There remain many strengths to Future State: Harley Quinn. Our antihero herself is chock full of awesome, and I love the portrayal of her as hyperintelligent, funny, and playful, but with a hint of menace lurking behind the wordplay. She has earned her freedom, and it is apparent that she means to use it. She has Crane dangling on her line and they both know it; he needs her crime-solving prowess to catch Sionis. Harley knows just how to tip Crane over the edge – in an ironic homage to Batman himself, he must don the mask to catch the rogue. But unlike Batman, of course, when Crane gives in to the pull of the mask and does so, it ruins him. Or is this in fact just like Batman?
At the climax, Scarecrow’s attack on Black Mask is confusing. He begins with his fear gas, which is clearly having a potent effect. Yet the dialogue has Black Mask denying that the fear gas will affect him, which is a strange thing to say for a character who has already been beset with terrors from the effects of the gas. Indeed, Harley will subsequently dose Black Mask, and it again proves extremely effective, so it is unclear why Mask would stop in the midst of the first attack to proclaim that it was not working. It did work!
The art continues DC’s recent trend of pairing artists on books, which, as our fearless leaders on TBU Comic Podcast have explained, is likely driven in part by the pressures on the artists of having to produce multiple books in increasingly shorter periods of time. While Future State: Harley Quinn #1 featured only Simone DiMeo, she is joined by Toni Infante in this issue. It works well enough; DiMeo’s Aeon Flux-y Quinn has grown on me, and there are no noticeable rough transitions between the two artists. The scene where Crane gives in and takes up the Scarecrow mask is particularly effective, as I always appreciate the motif of the shadow monster on the wall.
Editor’s Note: DC Comics provided TBU with a copy of this comic for review purposes. You can find this comic digitally and help support TBU in the process by purchasing this issue either through Comixology or Amazon.

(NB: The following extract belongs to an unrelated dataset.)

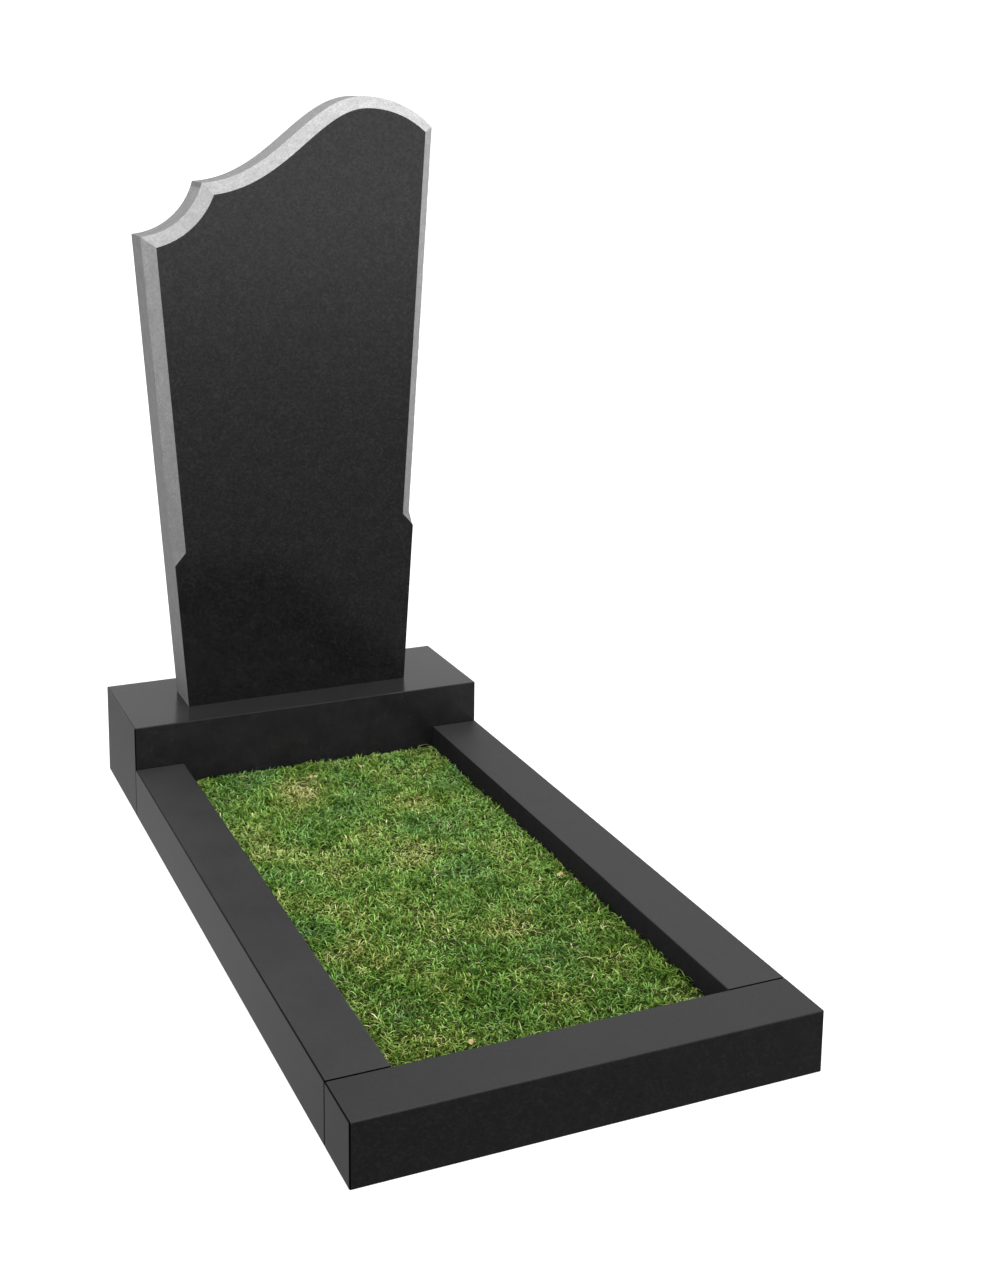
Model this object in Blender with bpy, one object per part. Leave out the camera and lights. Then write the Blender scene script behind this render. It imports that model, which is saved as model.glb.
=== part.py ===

Future State: Harley Quinn #2
While Future State: Harley Quinn #2 is not quite as exciting as the first book in the series, I maintain that it is very difficult to write a two-shot. Stephanie Phillips is to be credited for her insistence on a powerful, intelligent Harley who is more than capable of toying with and then discarding some of Batman’s lesser rogues. Even in the Future State, Harley Quinn is a force of nature.